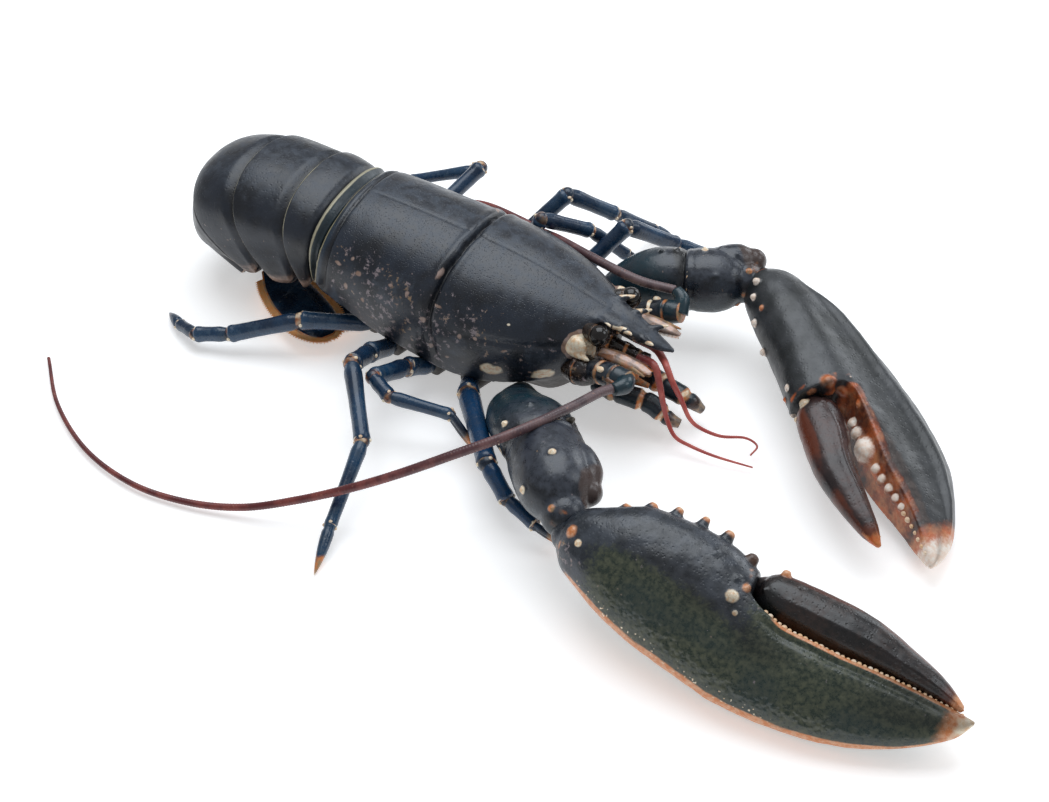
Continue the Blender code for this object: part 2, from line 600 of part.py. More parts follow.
def build():
    clear_scene()
    shell = make_material("blue_black_shell", (0.02, 0.026, 0.036), 0.35)
    leg_shell = make_material("blue_leg_shell", (0.02, 0.06, 0.13), 0.35)
    flesh = make_material("dark_underside", (0.05, 0.04, 0.035), 0.5)
    tooth = make_material("pale_tooth", (0.8, 0.6, 0.4), 0.4)
    eye = make_material("black_eye", (0.01, 0.01, 0.01), 0.1)
    red = make_material("red_antenna", (0.25, 0.05, 0.05), 0.4)
    build_carapace(shell)
    build_underside(flesh)
    build_tail(shell)
    build_fan(leg_shell)
    build_legs(leg_shell)
    for side in (RIGHT, LEFT):
        build_arm(side, shell)
        build_claw(side, shell, tooth)
    build_head(shell, eye, red)
    return centre_on_floor()


SHIFT = build()
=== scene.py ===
"""A whole European lobster, raw and blue-black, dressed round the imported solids.

Shapes are worked out in millimetres from x = 0 at the carapace's rear margin, with +X towards
the head, +Y towards the lobster's left and the floor at Z = 0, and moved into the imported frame.
"""

import math
from itertools import product

import bpy
import numpy as np
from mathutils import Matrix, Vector
from mathutils.bvhtree import BVHTree


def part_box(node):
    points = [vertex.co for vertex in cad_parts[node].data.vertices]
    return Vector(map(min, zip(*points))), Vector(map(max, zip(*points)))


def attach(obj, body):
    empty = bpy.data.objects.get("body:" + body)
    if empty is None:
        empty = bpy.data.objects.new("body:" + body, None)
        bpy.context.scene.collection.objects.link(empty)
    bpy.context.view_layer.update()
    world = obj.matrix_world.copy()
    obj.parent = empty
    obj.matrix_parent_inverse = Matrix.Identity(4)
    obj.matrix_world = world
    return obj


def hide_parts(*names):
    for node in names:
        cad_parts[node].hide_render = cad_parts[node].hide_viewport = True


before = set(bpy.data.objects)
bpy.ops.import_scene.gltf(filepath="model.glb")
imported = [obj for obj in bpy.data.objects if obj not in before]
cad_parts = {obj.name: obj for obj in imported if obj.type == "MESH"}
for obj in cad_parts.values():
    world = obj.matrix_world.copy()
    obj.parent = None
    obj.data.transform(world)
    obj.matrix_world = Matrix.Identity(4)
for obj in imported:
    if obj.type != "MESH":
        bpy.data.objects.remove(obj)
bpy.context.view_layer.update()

MM = 0.001
RIGHT, LEFT = -1, 1
SIDES = (RIGHT, LEFT)
SIDE_NAMES = {RIGHT: "right", LEFT: "left"}
EYE_PLACE = np.array((109.5, 12.4, 41.0))
EYE_RADIUS = 4.2
eye_low, eye_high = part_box("eye_left")
SHIFT = EYE_PLACE - (np.array(eye_low) + np.array(eye_high)) / 2 / MM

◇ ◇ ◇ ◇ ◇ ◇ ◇

• TASK: All of the data needs to be printed once more, exactly.

• THE REPLY:
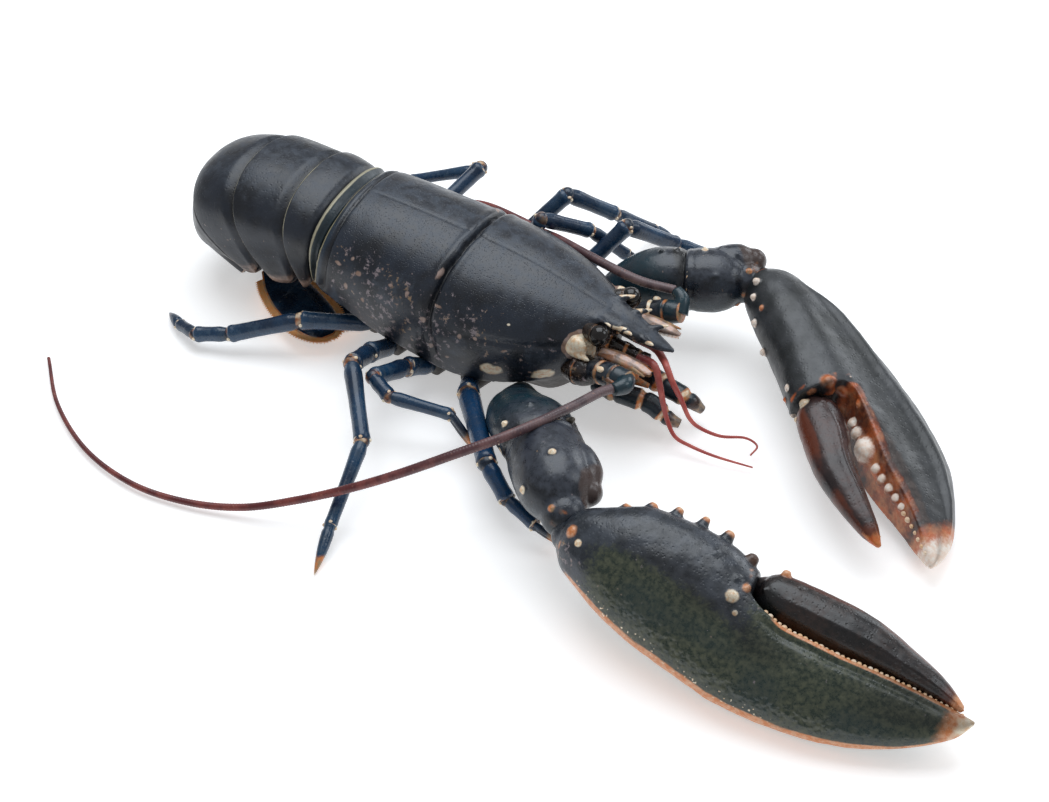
Continue the Blender code for this object: part 2, from line 600 of part.py. More parts follow.
def build():
    clear_scene()
    shell = make_material("blue_black_shell", (0.02, 0.026, 0.036), 0.35)
    leg_shell = make_material("blue_leg_shell", (0.02, 0.06, 0.13), 0.35)
    flesh = make_material("dark_underside", (0.05, 0.04, 0.035), 0.5)
    tooth = make_material("pale_tooth", (0.8, 0.6, 0.4), 0.4)
    eye = make_material("black_eye", (0.01, 0.01, 0.01), 0.1)
    red = make_material("red_antenna", (0.25, 0.05, 0.05), 0.4)
    build_carapace(shell)
    build_underside(flesh)
    build_tail(shell)
    build_fan(leg_shell)
    build_legs(leg_shell)
    for side in (RIGHT, LEFT):
        build_arm(side, shell)
        build_claw(side, shell, tooth)
    build_head(shell, eye, red)
    return centre_on_floor()


SHIFT = build()
=== scene.py ===
"""A whole European lobster, raw and blue-black, dressed round the imported solids.

Shapes are worked out in millimetres from x = 0 at the carapace's rear margin, with +X towards
the head, +Y towards the lobster's left and the floor at Z = 0, and moved into the imported frame.
"""

import math
from itertools import product

import bpy
import numpy as np
from mathutils import Matrix, Vector
from mathutils.bvhtree import BVHTree


def part_box(node):
    points = [vertex.co for vertex in cad_parts[node].data.vertices]
    return Vector(map(min, zip(*points))), Vector(map(max, zip(*points)))


def attach(obj, body):
    empty = bpy.data.objects.get("body:" + body)
    if empty is None:
        empty = bpy.data.objects.new("body:" + body, None)
        bpy.context.scene.collection.objects.link(empty)
    bpy.context.view_layer.update()
    world = obj.matrix_world.copy()
    obj.parent = empty
    obj.matrix_parent_inverse = Matrix.Identity(4)
    obj.matrix_world = world
    return obj


def hide_parts(*names):
    for node in names:
        cad_parts[node].hide_render = cad_parts[node].hide_viewport = True


before = set(bpy.data.objects)
bpy.ops.import_scene.gltf(filepath="model.glb")
imported = [obj for obj in bpy.data.objects if obj not in before]
cad_parts = {obj.name: obj for obj in imported if obj.type == "MESH"}
for obj in cad_parts.values():
    world = obj.matrix_world.copy()
    obj.parent = None
    obj.data.transform(world)
    obj.matrix_world = Matrix.Identity(4)
for obj in imported:
    if obj.type != "MESH":
        bpy.data.objects.remove(obj)
bpy.context.view_layer.update()

MM = 0.001
RIGHT, LEFT = -1, 1
SIDES = (RIGHT, LEFT)
SIDE_NAMES = {RIGHT: "right", LEFT: "left"}
EYE_PLACE = np.array((109.5, 12.4, 41.0))
EYE_RADIUS = 4.2
eye_low, eye_high = part_box("eye_left")
SHIFT = EYE_PLACE - (np.array(eye_low) + np.array(eye_high)) / 2 / MM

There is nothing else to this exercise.